There can be no doubt that the greatest threat to civilisation, perhaps of mankind, comes from nuclear weapons. Mankind today is confronted with the threat of self-extinction from the massive and competitive accumulation of the most destructive weapons ever produced. Mankind is faced with a choice, we must halt the arms race or face annihilation.

China's nuclear arsenal stands at 320, while India has 150 nuclear weapons. Each of them has a destructive power thirty times that of the Hiroshima bomb.

Nuclear weapons give no quarter. Their effects transcend time, and space, poisoning the earth and deforming its inhabitants for generation upon generation. They leave us wholly without defence, expunge all hope for human survival. They hold in their sway not just the fate of nations, but the very meaning of civilisation.

Nuclear war threatens catastrophes that, although less encompassing than extinction, are still outside historical comparison.
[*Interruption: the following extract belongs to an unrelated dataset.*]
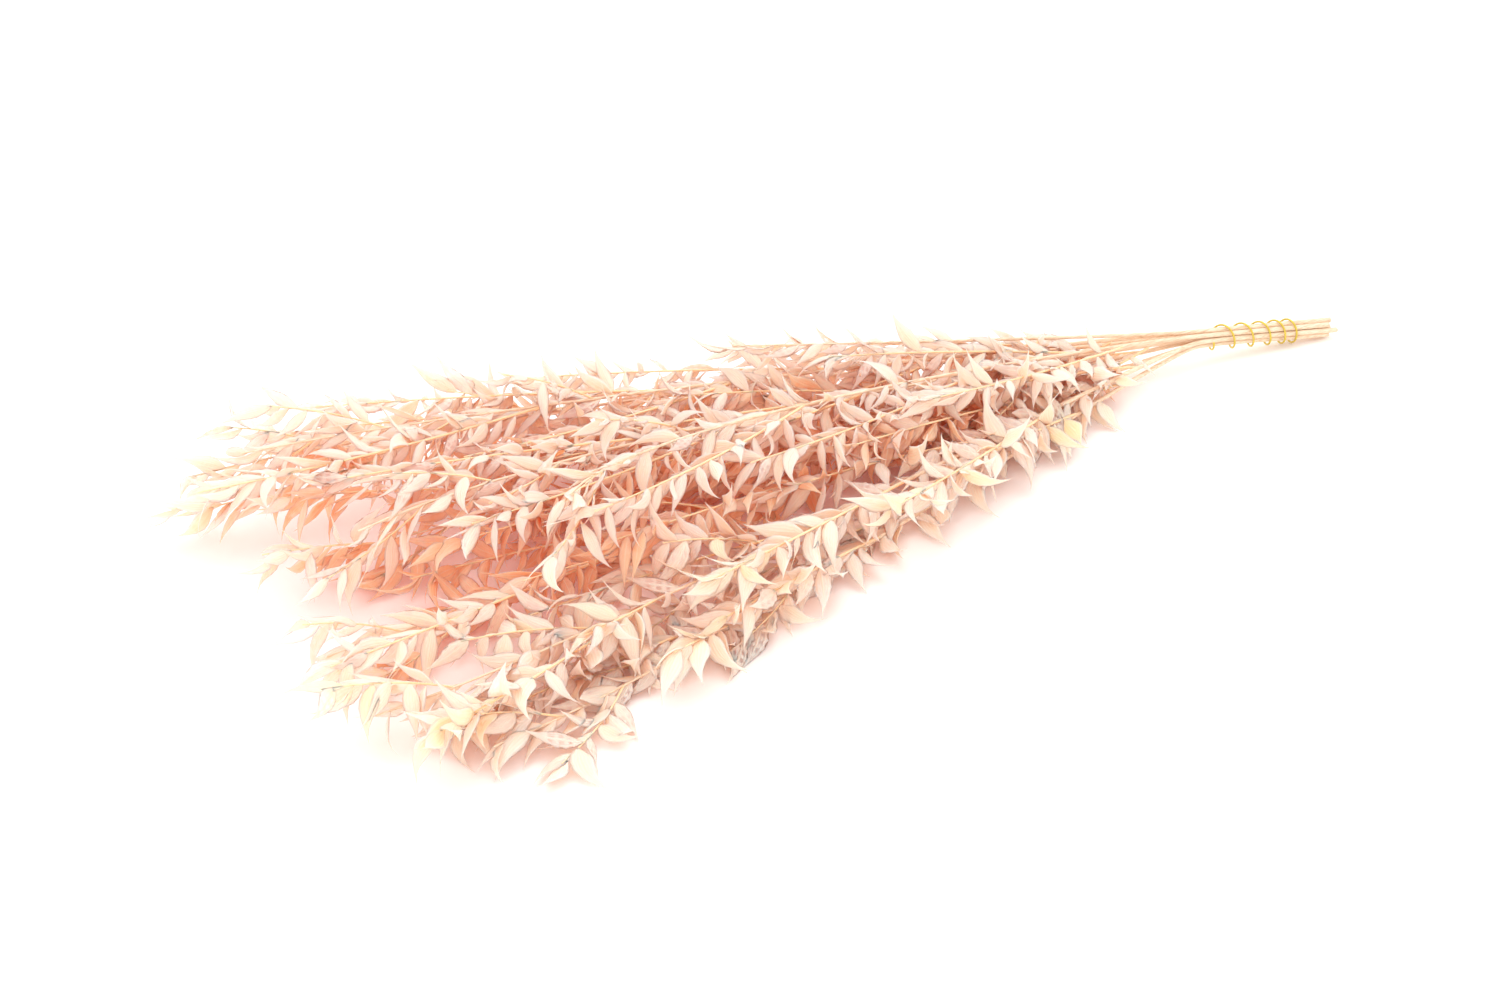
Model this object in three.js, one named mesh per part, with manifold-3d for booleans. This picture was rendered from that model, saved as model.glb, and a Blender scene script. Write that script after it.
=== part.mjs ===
// A bundle of dried ruscus lying on a table: nine stems held by a coil of wire near their cut ends. Each stem
// is a bare cane at first and bears leaves further on, and side shoots and sprays with leaves of their own
// grow from it.
// Millimetres, +Z up. The stems run from their cut ends, at high X, towards -X, where they fan out.
// The origin is on the table, under the middle of the bundle's box.
import * as THREE from "three";
import { mergeVertices } from "three/addons/utils/BufferGeometryUtils.js";
import Module from "manifold-3d";

const wasm = await Module();
wasm.setup();

// Stems
const stemRadius = 1.7; // at the cut end
const stemTipRadius = 0.5;
const stemSides = 6;
const stemSteps = 16; // straight pieces of a stem past the handle
const stemGap = 0.4; // between neighbouring stems inside the tie
const stemLeafSpacing = 8;

// The bare handle, which rises from the table towards the leaves
const handleLength = 104; // from the cut ends to where the stems part
const handleRise = 6; // degrees
const handleTurn = 9; // degrees that the handle turns from the bundle's own length
const cutStagger = 4; // most that one cut end stands forward or back of the others' middle
const partLength = 30; // how far the stems keep the handle's direction as they part

// The wire tie
const wireRadius = 0.65;
const wireSides = 6;
const wireStart = 29; // distance of the coil's first turn from the cut ends
const wireLength = 68; // length of the coil along the handle
const wireTurns = 5.5;
const wireOpening = 1.35; // the turns lie further apart towards the leaves
const wireClearance = 0.4; // between the wire and the stems
const wireSteps = 77;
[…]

Although the physical threat of a full-scale nuclear holocaust has declined since the end of the cold war, nuclear war remains a grim reality in tension ridden Asia..

Can we preserve our civilisation without menacing it and all life on earth with annihilation? In a speech to the United Nations on September 1961, US president John F. Kennedy had said: "Every man, woman and child lives under a sword of Damocles, hanging by the slenderest of threads, capable of being cut at any moment by accident, miscalculation or by madness. The weapons of war must be abolished before they abolish us."

We must remember that nuclear monsters lie in wait, many still on hair trigger alert, poised to obliterate every project and goal for bettering the world.

With common sense we can confront the menace and rid the world of weapons that continue to haunt our dreams.